Government’s economic development policies are influenced by the agribusiness. Not only is the indigenous right to ancestral land, decreed in the 1988 constitution, being denied, but the Guarani Kaiowá are being systematically murdered, and their youth are committing suicide due to the lack of perspective which stems from the lack of access to ancestral land so central to their identity and way of life. This is described by Brazilian Academics as a slow and ongoing genocide of the Guarani Kaiowá, due to the losses experienced when they were forcibly moved into small reserves where they start experiencing the dispersal of families, breaking of alliances, suppression of their cultural practices, the suicide of their youth and the beginning of constant conflict and violence.

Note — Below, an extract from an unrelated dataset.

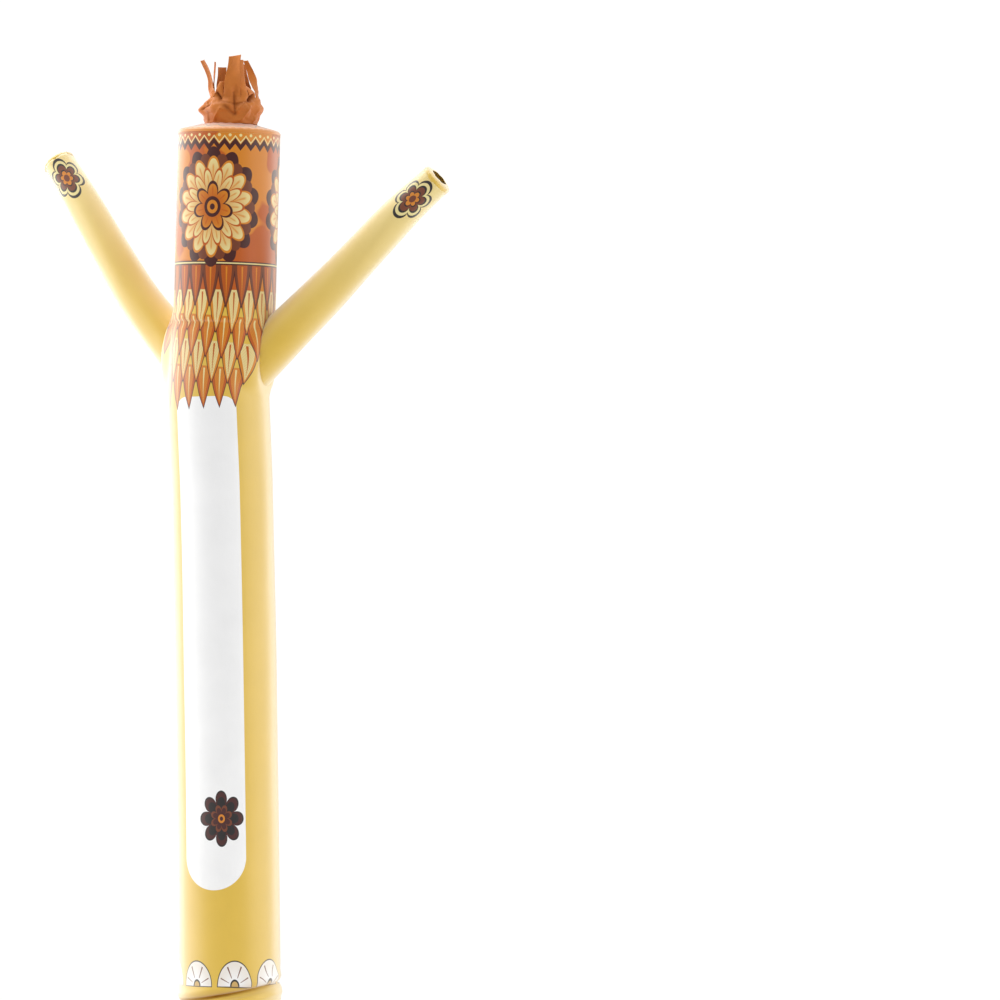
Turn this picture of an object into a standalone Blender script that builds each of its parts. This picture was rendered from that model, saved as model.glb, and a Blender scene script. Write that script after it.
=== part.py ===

The delegation’s visit to London sought an answer to how the international community can contribute more effectively to the protection of the group in the face of the imminent dangers they face in Mato Grosso do Sul. Besides assisting them as an interpreter during the official meetings and events, I also had the chance to interview the Guarani Kaiowá leader every day with questions related to all aspects of the conflict, their culture with a focus on religion, and their everyday lives. I hope my dissertation, which highly benefited from this mission, will be another contribution to the efforts to develop a deeper understanding on the conflict facing the Guarani Kaiowá.
* Genna Naccache has recently finished her MA in Understanding and Securing Human Rights, at the School of Advanced Study, University of London.